How Green is Your Canteen?

Published - Friday, 13 November, 2009

London Metropolitan Business School and the Institute of Hospitality hosted an event (12 November) showcasing initiatives which are helping universities and the hospitality sector as a whole to tackle the UK’s food waste mountain.

Addressing the audience made up of London IoH members, university sustainability managers and hospitality and catering students from London Metropolitan University, Fiona Serrecchia of waste management and recycling company Cawleys, outlined the UK’s horrifying statistics: a staggering twenty million tonnes of food waste is thrown away each year. Just over one third of this food waste is generated by householder; the remainder represents waste from retailers, food manufacturers and the hospitality sector (WRAP data 2009).
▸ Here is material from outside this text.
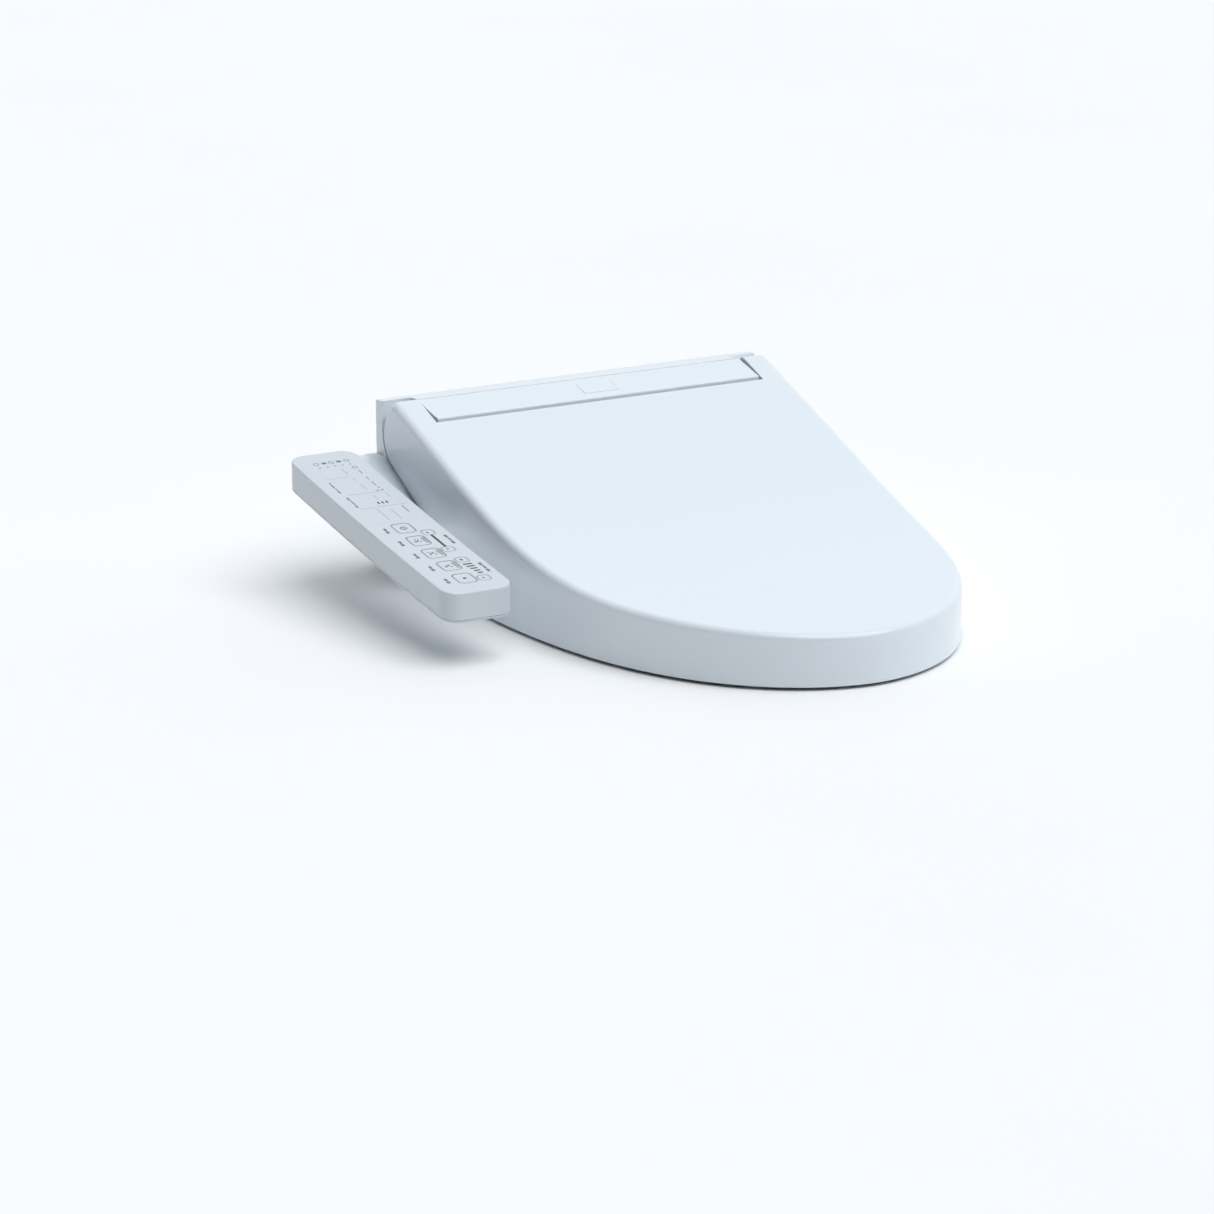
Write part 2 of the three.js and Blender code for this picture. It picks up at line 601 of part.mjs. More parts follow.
function addWorks() {
  add("heater_tank", waterHeater(), GREY);
  const coil = rodZ(VALVE_COIL.x, VALVE_COIL.y, VALVE_COIL.r, VALVE.z1 - 1, VALVE_COIL.z, 18);
  const valve = join(block(VALVE), coil);
  add("solenoid_valve", cut(valve, rodX(INLET.y, INLET.z, INLET.r + 1, -160, -150)), BRASS);
  const hose = [
    [VALVE_COIL.x, VALVE_COIL.y, VALVE_COIL.z + 0.8],
    [VALVE_COIL.x, VALVE_COIL.y - 1, 88],
    [-90, 2, 112],
    [-10, 4, 116],
    [60, -8, 116],
    [HEATER_PORT.x, HEATER_PORT.y + 2, 112],
    [HEATER_PORT.x, HEATER_PORT.y, HEATER_PORT.z + 0.6],
  ];
  add("water_hose", tube(hose, 3.2), RUBBER);
  add("main_board", block(MAIN_BOARD), BOARD);
  add("power_module", block(POWER_MODULE), DARK);
  add("fan_case", blowerCase(), GREY);
  add("fan_impeller", impeller(), SATIN_WHITE);
  const { x0, y0, y1, z0, z1 } = FILTER;
  const grip = box(185, 189, y0 + 8, y1 - 8, z0 + 5, z1 - 5);
  add("filter_cartridge", cut(box(x0, 188, y0, y1, z0, z1), grip), SATIN_WHITE);
  const knob = join(
    rodX(DRAIN.y, DRAIN.z, DRAIN.r, -196, -188, 18),
    rodX(DRAIN.y, DRAIN.z, 4, -189, -162, 12),
    box(-200, -195, DRAIN.y - 9, DRAIN.y + 9, DRAIN.z - 2, DRAIN.z + 2),
  );
  add("drain_knob", knob, SATIN_WHITE);
  const inletBody = join(
    rodX(INLET.y, INLET.z, INLET.r, -207, -166, 18),
    rodX(INLET.y, INLET.z, INLET.r + 3, -196, -192.2, 18),
  );
  add("water_inlet", cut(inletBody, rodX(INLET.y, INLET.z, 4.5, -208, -180, 14)), BRASS);
  const gland = join(
    rodX(GLAND.y, GLAND.z, GLAND.r, 166, 200, 16),
    rodX(GLAND.y, GLAND.z, GLAND.r + 3, 192.2, 196, 16),
  );
  add("cable_gland", cut(gland, rodX(GLAND.y, GLAND.z, 4, 160, 201, 12)), DARK);
  const { y, z, w, h } = RELEASE;
  const button = alongX(roundRect(y - w / 2, y + w / 2, z - h / 2, z + h / 2, 3), 184, 193.5, 3);
  add("release_button", button, SATIN_WHITE);
}

// ---- control arm ---------------------------------------------------------------------------------

// Height of the arm's slightly dished top face.
const ARM_TOP = { rear: 113.7, middle: 84.8, front: 64.9 };
function armTop(y) {
  const t = (ARM.y1 - y) / (ARM.y1 - ARM.y0);
  return ARM_TOP.rear * (1 - t) ** 2 + 2 * ARM_TOP.middle * t * (1 - t) + ARM_TOP.front * t * t;
}
const armTilt = (y) => Math.atan((armTop(y + 1) - armTop(y - 1)) / 2);

// A slice of the arm between two depths below its top face.
function armSlice(inset, above, below, steps = 8) {
  const outline = roundRect(
    ARM.x0 + inset,
    ARM.x1 - inset,
    ARM.y0 + inset,
    ARM.y1 - inset,
    ARM.r - inset,
  );
  const upper = [];
  for (let i = 0; i <= steps; i++) {
    const y = mix(ARM.y0 - 5, ARM.y1 + 5, i / steps);
    upper.push([y, armTop(y)]);
  }
  const lower = upper.map(([y, z]) => [y, z - below]).reverse();
  const side = [...upper.map(([y, z]) => [y, z - above]), ...lower];
  return alongZ(outline, 0, 160, 5).intersect(alongX(side, ARM.x0 - 5, ARM.x1 + 5));
}

// Every key: its name, its place on the arm and its size.
const keys = [
  ["key_stop", 0],
  ["key_rear", 1],
  ["key_soft", 2],
  ["key_front", 3],
  ["key_dryer", 4],
].map(([name, row]) => ({ name, x: KEY.x, y: KEY.y + row * KEY.pitch, w: KEY.w, l: KEY.l }));
for (const [name, y] of [
  ["key_pressure_down", -241.5],
  ["key_pressure_up", -202],
  ["key_position_forward", -178],
  ["key_position_back", -141],
]) {
  keys.push({ name, x: SMALL_KEY.x, y, w: SMALL_KEY.w, l: SMALL_KEY.l });
}

// A rounded key, or with a margin the hole round it, standing square to the dished top face.
function keyBlock({ x, y, w, l }, margin, low, high) {
  const [a, b] = [w / 2 + margin, l / 2 + margin];
  const shape = roundRect(-a, a, -b, b, Math.min(a, b) * 0.45);
  const place = new THREE.Matrix4()
    .makeRotationX(armTilt(y))
    .setPosition(x, y, armTop(y))
    .multiply(new THREE.Matrix4().makeTranslation(0, 0, low));
  return extrude(shape, high - low, place, 2);
}

function addArm() {
  const holes = keys.map((key) => keyBlock(key, 0.4, -20, 6));
  const recess = armSlice(5, -2, 0.8).intersect(box(-300, -200, -112, 60, 0, 130));
  const hollow = armSlice(2.4, 3, ARM_SPLIT + 2);
  add("arm_upper_shell", cut(armSlice(0, 0, ARM_SPLIT), hollow, recess, ...holes), WHITE);
  add("arm_bottom_cover", armSlice(0, ARM_SPLIT + FIT, ARM.t), WHITE);
  const sheet = armSlice(5.4, 0.05, 0.45).intersect(box(-300, -200, -111.6, 60, 0, 130));
  add("status_sheet", sheet, SHEET);
  add("control_board", armSlice(7, 11.5, 13, 4), BOARD);
  for (const key of keys) {
    add(key.name, keyBlock(key, 0, -8.6, 0.15), SHEET);
  }
}

// Upper edge of the housing's side wall, which the lid's ear and sloping edge follow.
function cheekEdge(y) {
  const r = EAR.r + EAR_GAP;
  const low = -Math.PI / 2 + Math.atan(DIAGONAL);
  const start = { y: EAR.y + r * Math.cos(low), z: EAR.z + r * Math.sin(low) };
  if (y < start.y) return start.z + DIAGONAL * (y - start.y);
  return EAR.z - Math.sqrt(Math.max(r * r - (y - EAR.y) ** 2, 0));
}

// A closed solid through cross-sections that each have the same number of corners.
function loft(sections) {
  const size = sections[0].length;
  const faces = [];
  for (let i = 0; i + 1 < sections.length; i++) {
    for (let k = 0; k < size; k++) {
      const up = (k + 1) % size;
      const [a, b, c, d] = [i * size + k, i * size + up, i * size + size + up, i * size + size + k];
      faces.push(a, b, c, a, c, d);
    }
  }
  const last = (sections.length - 1) * size;
  for (let k = 1; k + 1 < size; k++) {
    faces.push(0, k + 1, k, last, last + k, last + k + 1);
  }
  const geometry = new THREE.BufferGeometry();
  geometry.setAttribute("position", new THREE.Float32BufferAttribute(sections.flat(2), 3));
  geometry.setIndex(faces);
  return solid(geometry);
}

// Hollow bridge from the arm down to the upper edge of the housing's side wall.
function armNeck() {
  const [armX, caseX] = [ARM.x1 + FIT, -HALF_W];
  const section = (y, inset, out, drop) => {
    const high = armTop(y) - 5 - inset;
    const low = Math.min(cheekEdge(y), NECK.rearZ) - 1.5 - inset;
    const sag = mix(high, low, 0.62) - 2;
    return [
      [armX + out, y, NECK.z - drop],
      [caseX - out, y, NECK.z - drop],
      [caseX - out, y, low],
      [mix(armX, caseX, 0.5), y, sag],
      [armX + out, y, high],
    ];
  };
  const stations = (from, to, ...rest) => {
    const count = 8;
    return Array.from({ length: count + 1 }, (_, i) => section(mix(from, to, i / count), ...rest));
  };
  const block = loft(stations(NECK.y1, NECK.y0, 0, 0, 0));
  return cut(block, loft(stations(NECK.y1 - 3, NECK.y0 + 3, 3, 3, 10)));
}

addHousing();
addHinges();
addWand();
addWorks();
addSeat();
addLid();
addArm();
add("arm_neck", armNeck(), WHITE);

export default seat;
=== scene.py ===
"""Looks of an electric bidet seat with a control arm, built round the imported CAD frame.

Lengths are millimetres until a mesh is made, and +Z is up. z = 0 is the bowl's rim, x = 0 the plane of
symmetry, and the user faces -Y. The shapes repeat the CAD model's driving dimensions.
"""
import json
import math
from collections import namedtuple

import bmesh
import bpy
from mathutils import Matrix, Vector


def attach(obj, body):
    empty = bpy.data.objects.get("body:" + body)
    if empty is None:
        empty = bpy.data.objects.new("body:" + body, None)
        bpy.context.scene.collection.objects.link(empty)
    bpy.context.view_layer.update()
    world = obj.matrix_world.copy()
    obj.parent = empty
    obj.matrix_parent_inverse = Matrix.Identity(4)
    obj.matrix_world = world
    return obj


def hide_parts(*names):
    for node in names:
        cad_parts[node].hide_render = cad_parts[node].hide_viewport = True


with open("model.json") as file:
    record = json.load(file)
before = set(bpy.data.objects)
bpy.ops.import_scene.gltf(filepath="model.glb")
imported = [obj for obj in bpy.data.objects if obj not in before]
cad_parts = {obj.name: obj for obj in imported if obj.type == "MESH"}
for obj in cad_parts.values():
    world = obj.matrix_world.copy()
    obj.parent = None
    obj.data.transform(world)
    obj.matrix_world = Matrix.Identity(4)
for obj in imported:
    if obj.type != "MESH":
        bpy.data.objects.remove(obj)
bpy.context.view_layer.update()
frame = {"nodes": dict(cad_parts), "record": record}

MM = 0.001

# Driving dimensions, as in the CAD model
NOSE_Y = -472
HALF_W = 191.7
LID_T = 3.5
LID_BOTTOM_Z = 3
LID_D = 415
HINGE = (18, 129.5)  # y and z of the axis shared by the seat and the lid
BOSS_R = 9.5  # the seat's and the lid's bosses round it
BORE_R = 3.6
EAR = (13, 125)  # y and z of the centre of the lid's round rear end
EAR_R = 31.5
EAR_GAP = 2.3
DIAGONAL = 0.51  # slope of the lower edge of the lid's sides
EAR_LOW = math.radians(-90) + math.atan(DIAGONAL)  # where on the ear that edge starts
STRIP_HALF = 165.2
STRIP = ((-8, 143.5), (29.8, 152.4))  # y and z of the strip's front and rear edges
STRIP_T = 4.4
WINDOW = (-11, 24, 2, 20.5)  # x from and to, y from and to
FIT = 0.35

ARM_X = (-289.5, -225)
ARM_Y = (-265, 38)
ARM_TOP = (113.7, 84.8, 64.9)  # heights that its dished top bends between, from the rear
ARM_R = 15
ARM_T = 26
ARM_SPLIT = 23.4
ARM_EDGE_R = 1.5
NECK_Y = (-34, 52)
NECK_Z = 55
NECK_REAR_Z = 102.5


# ---- mesh helpers --------------------------------------------------------------------------------

def mix(a, b, t):
    return a + (b - a) * t


def smooth_step(a, b, v):
    t = min(max((v - a) / (b - a), 0), 1)
    return t * t * (3 - 2 * t)


def make(name, points, faces, sharp=35):
    """A closed mesh object from points in millimetres."""
    mesh = bpy.data.meshes.new(name)
    mesh.from_pydata([[c * MM for c in p] for p in points], [], faces)
    bm = bmesh.new()
    bm.from_mesh(mesh)
    bmesh.ops.remove_doubles(bm, verts=bm.verts, dist=0.002 * MM)
    bmesh.ops.dissolve_degenerate(bm, edges=bm.edges, dist=0.001 * MM)
    bmesh.ops.recalc_face_normals(bm, faces=bm.faces)
    bm.to_mesh(mesh)
    bm.free()
    obj = bpy.data.objects.new(name, mesh)
    bpy.context.scene.collection.objects.link(obj)
    shade(obj, sharp)
    return obj


def shade(obj, sharp=35):
    """Smooth shading, with an edge kept sharp where its faces turn by more than the angle."""
    mesh = obj.data
    mesh.polygons.foreach_set("use_smooth", [True] * len(mesh.polygons))
    mesh.set_sharp_from_angle(angle=math.radians(sharp))


def weigh_normals(obj):
    modifier = obj.modifiers.new("weighted_normals", "WEIGHTED_NORMAL")
    modifier.keep_sharp = True
    modifier.weight = 100


def bevel(obj, width, segments=2, angle=35):
    modifier = obj.modifiers.new("edges", "BEVEL")
    modifier.width = width * MM
    modifier.segments = segments
    modifier.limit_method = "ANGLE"
    modifier.angle_limit = math.radians(angle)
    modifier.use_clamp_overlap = True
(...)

More than three quarters of food waste goes straight to landfill sites where it decomposes and emits harmful greenhouse gases.  Serrecchia outlined the more environmentally-friendly alternatives to landfill which are now available to organisations, including biogas/anaerobic digestion, in-vessel composting, rendering plants and animal feed merchants and waste to energy plants.

In particular, Serrecchia presented Cawleys’ innovative Food Recycling Round which processes a wide range of foodstuffs including those which can be difficult to dispose of such as raw meat, liquids and heavily packaged and out-of-date stock. Cawleys’ pioneering commercial food recycling service processes food waste via Anaerobic Digestion (AD).  Cawleys collects and transports food waste to an AD plant owned by BiogenGreenfinch with whom it has a unique partnership. Addressing the audience, Serrecchia stated:

“Anaerobic Digestion, a process hailed as the future for food waste recycling in the UK, provides a fabulous solution to food waste – instead of sending food waste to landfill where it produces methane, a climate-change gas twenty-two times more powerful than carbon dioxide, it is turned into fertiliser returned back to the land, and methane converted to electricity. As a sustainable solution it is unbeatable”.
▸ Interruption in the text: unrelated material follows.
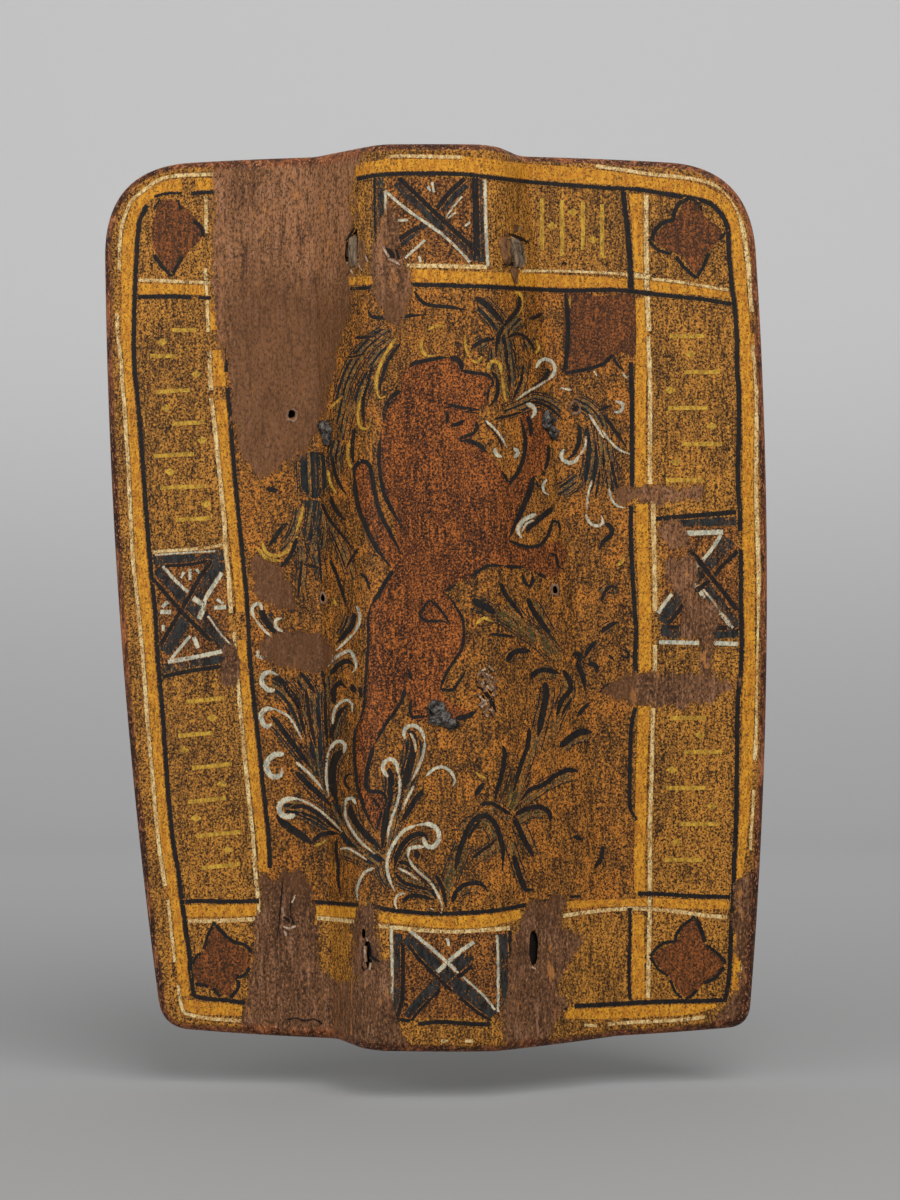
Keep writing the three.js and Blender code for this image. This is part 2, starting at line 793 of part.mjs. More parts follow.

Michelle Dixon, Director of Revise, a resource management consultancy for the higher education sector, and formerly Sustainability Manager at the University of Hertfordshire, presented a case study outlining how the University of Hertfordshire has tackled the issue of food waste management across its portfolio of sites. The University of Hertfordshire educates 24,000 students and employs 2,500 members of staff across three campuses and its other satellite sites.  In providing high-quality educational, research and work facilities the University recognises the importance of embedding continuous environmental improvement into its business model and ethos. Implementing a food waste recycling strategy has been a cornerstone of the University’s environmental policy.